Within social situations, this means I need to be responsive to whether or not others are having as good a time as I am, but their experience does not become my own.  We are not Borg drones (from the world of Star Trek), all thinking and feeling the same identical thing.  We are a collection of people with diverse feelings and thoughts, choosing to be mutually supportive.
It is not a question of not having fun just because someone else is not having fun, but rather of understanding that within every social setting will most likely be the full range of human experience.  Some people will have a very good time, some will have an okay sort of time, and some will have an experience they do not wish to repeat.  Each different type of experience does not negate the existence of the others.
The real question of course is what kind of experience do you wish to have, within a particular social setting.  I recommend an experience which is honest, compassionate, and unique to one’s self in its particular details.  It is possible to empathize with someone who’s not having a good time while laughing along with someone who is.  To disconnect from the one who is not having a good time, expresses that I am a person lacking in compassion.  To disconnect from one who is having a good time, expresses that I have become short-sighted and am failing to recognize that each moment of life includes all the extremes of happiness and sadness.  To be completely swallowed up by another’s experience, expresses that my understanding and grasp of myself as a unique, distinct, interactive, cognitive, and self-directed individual within the spectrum of life’s possibilities and the possible expressions of divine love and spirit, is lacking and needs to be nurtured in some way.  
No choice needs to be a question of “either...or”.  As one grows and matures in mind and spirit, “both...and” embodies the pursuit of understanding and putting into practice the ideal that just because one person wins doesn’t mean someone else has to lose.  
There really is a way for us all to be winners and still honestly integrate those more difficult moments of life experience, but we will need to be watching and listening within each moment of life for those (usually unexpected) divine whispers of insight.  
Cain thought he’d made a mistake (which he had) and was so afraid of God’s anger that he failed to see God’s love.  Too much attention upon hiding the bad may distract us from finding the good potential within each moment of life.
Before Cain, there had never been such a thing as family or community.  God didn’t expect anyone to get it right the first time, but rather to be willing to engage in learning how to care for each other without losing track of the individual, unique divine spark within each person.  We must learn how to nurture the spark within another without buying into the deception that we must sacrifice our own to do so.  
It all comes down to acknowledging another’s possibly negative communication and then deciding to express the light of our own soul rather than simply reflect back the darkness the other may have expressed.  Shine on, my friends, shine on.
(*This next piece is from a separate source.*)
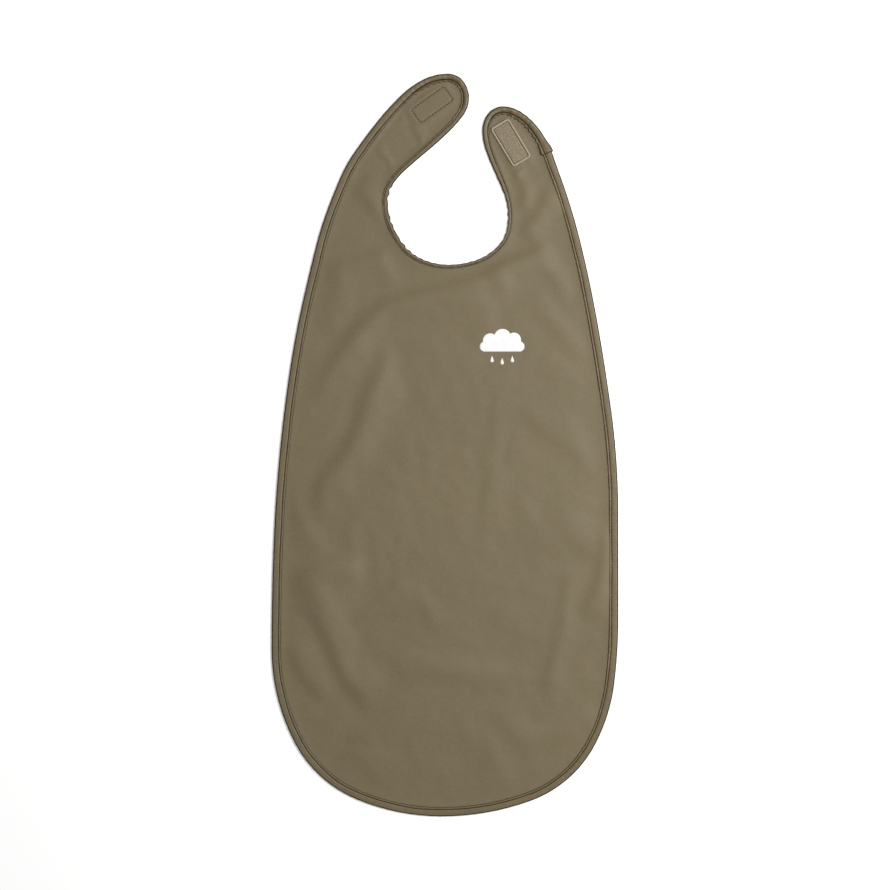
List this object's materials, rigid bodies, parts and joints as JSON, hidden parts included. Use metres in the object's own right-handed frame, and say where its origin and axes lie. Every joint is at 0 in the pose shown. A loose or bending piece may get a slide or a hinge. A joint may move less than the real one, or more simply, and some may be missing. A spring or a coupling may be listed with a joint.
{
  "type": "apron bib",
  "caption": "Long wipe-clean fabric bib with bound edges and two neck straps that wrap round and fasten with hook and loop patches.",
  "frame": {"origin": "on the table under the middle of the overall box, the bib lying flat on its back", "axes": "+Z out of the front face, +Y towards the neck straps, +X to the right as seen from the front"},
  "size_m": [0.324, 0.694, 0.0033],
  "materials": {
    "coated_fabric": "smooth satin coated front, knitted back",
    "binding_tape": "folded coated tape, satin",
    "sewing_thread": "matt twisted polyester",
    "hook_tape": "nylon hooks on woven tape",
    "loop_tape": "brushed nylon loops",
    "white_print": "soft white transfer print"
  },
  "bodies": {
    "chest": {"panel_chest": "coated_fabric", "binding_chest_left": "binding_tape", "binding_chest_right": "binding_tape", "binding_chest_neck": "binding_tape", "seam_thread_chest": "sewing_thread", "front_print": "white_print"},
    "apron": {"panel_apron": "coated_fabric", "binding_apron": "binding_tape", "seam_thread_apron": "sewing_thread"},
    "left_shoulder": {"panel_left_shoulder": "coated_fabric", "binding_left_shoulder_side": "binding_tape", "binding_left_shoulder_neck": "binding_tape", "seam_thread_left_shoulder": "sewing_thread"},
    "left_strap": {"panel_left_strap": "coated_fabric", "binding_left_strap": "binding_tape", "seam_thread_left_strap": "sewing_thread", "hook_patch": "hook_tape", "hook_patch_thread": "sewing_thread"},
    "right_shoulder": {"panel_right_shoulder": "coated_fabric", "binding_right_shoulder_side": "binding_tape", "binding_right_shoulder_neck": "binding_tape", "seam_thread_right_shoulder": "sewing_thread"},
    "right_strap": {"panel_right_strap": "coated_fabric", "binding_right_strap": "binding_tape", "binding_lap": "binding_tape", "seam_thread_right_strap": "sewing_thread", "loop_patch": "loop_tape", "loop_patch_thread": "sewing_thread"}
  },
  "joints": [
    {"name": "lap_fold", "type": "hinge", "parent": "chest", "child": "apron", "pos_m": [0, -0.136, 0.0025], "axis": [-1, 0, 0], "range_deg": [0, 165]},
    {"name": "left_root_fold", "type": "hinge", "parent": "chest", "child": "left_shoulder", "pos_m": [-0.07361, 0.20891, 0.0025], "axis": [0.8141, 0.5807, 0], "range_deg": [0, 70.7]},
    {"name": "left_tip_fold", "type": "hinge", "parent": "left_shoulder", "child": "left_strap", "pos_m": [-0.03924, 0.28103, 0.0025], "axis": [0.9397, -0.342, 0], "range_deg": [0, 75.1]},
    {"name": "right_root_fold", "type": "hinge", "parent": "chest", "child": "right_shoulder", "pos_m": [0.07863, 0.15654, 0.0025], "axis": [0.5446, -0.8387, 0], "range_deg": [0, 57.9]},
    {"name": "right_tip_fold", "type": "hinge", "parent": "right_shoulder", "child": "right_strap", "pos_m": [0.08094, 0.232, 0.0025], "axis": [0.8949, -0.4462, 0], "range_deg": [0, 64.6]}
  ],
  "couplings": [
    {"joint": "left_tip_fold", "follows": "left_root_fold", "ratio": 1.0622},
    {"joint": "right_tip_fold", "follows": "right_root_fold", "ratio": 1.1157}
  ]
}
“Fear may come before and during the current step, but it does not follow after.”  --Sister Who

Happy Birthday

To celebrate my thirty-ninth birthday, I set aside other responsibilities and decided to go hiking in full costume and makeup, the one day I allowed for this in the midst of this incredibly busy and productive summer.  The goal was the one particular high valley, perhaps the only place in the nation or possibly even the world, encompassed by four mountains reaching above fourteen thousand feet.  Hard-line hikers insist there are only three, due to official classifications, but there are four names in any case:  Mounts Democrat, Lincoln, and Bross and Cameron Point.  The note-worthy characteristic of these four is that they are so close to each other, that it is possible to hike to all four summits within only one day (if the weather permits).
On August 5, 2001, this is exactly what I did and had a marvelous (fabulous?) if also exhausting time doing so, meeting a number of friendly and wonderful people along the trail as I did so.  
I found it interesting to notice how each of the summits was slightly different than the others.  Democrat was a rocky summit, very much like Mount Bierstadt.  Cameron Point seemed to be entirely composed of very fine gravel and, viewed by some as simply a “false-summit” of Lincoln, had no official marker on its summit.  Lincoln was the one which made me rather nervous, being a much smaller summit with sandy chutes going off between tall rocks in various directions.  I noticed on the way down that slipping through one of these chutes would produce a considerable free-fall before landing in a boulder field far below.  Bross was simply a very, very large mound; rockier than Cameron Point but basically flat on top and criss-crossed by narrow roads used by four-wheel-drive vehicles.
When I finally got back to my car, I looked up to the left at the first summit I’d climbed and followed the ridge line nearly a half of a circle toward my right to see the last summit I’d climbed.  Wow.  
How had I done it?  One step at a time.  I turned thirty-nine years old this year.  How had I done it?  One year, one month, one week, one day, one moment at a time.  I am now engaged in what looks like the very long process of remodeling my home.  How?  One task at a time.  
To look at the whole hike, the whole life-span, the whole project all at once, is overwhelming.  To begin the journey, however, I only have to move one of my feet forward, I only have to do the task which is immediately in front of me.  Repeating this again and again, I eventually find myself back at my car with four more mountains now behind me.  Somehow, even having been there and participated in each and every step, I am dumbfounded by the accomplishment.
On Saturday, the current plan is to begin videotaping four more episodes of my television show.  Always when it seems it might be over, a new beginning in a new form waits just ahead.  As one mountain fades into the distance behind, another rises just ahead and I begin to climb again and thereby to continue building my spirit’s wings.
When they heard the news, many of the strangers along the trail immediately wished me a happy birthday--which was wonderful but also challenging.  Aren’t birthdays usually celebrated within the context of a family?  My only family is the numerous faces and friends I’ve encountered in more places and situations than I could list.  
Perhaps there’s a lesson in that too, though, that we begin in a limited physical context and spend our lives growing into the full dimensions of our spirits, far beyond where any physically described family tree could reach.  When we finally understand, then it is that we are never alone but rather more alive and interconnected than we ever thought we could be.
May one and all and everything, blessed and loved ever be.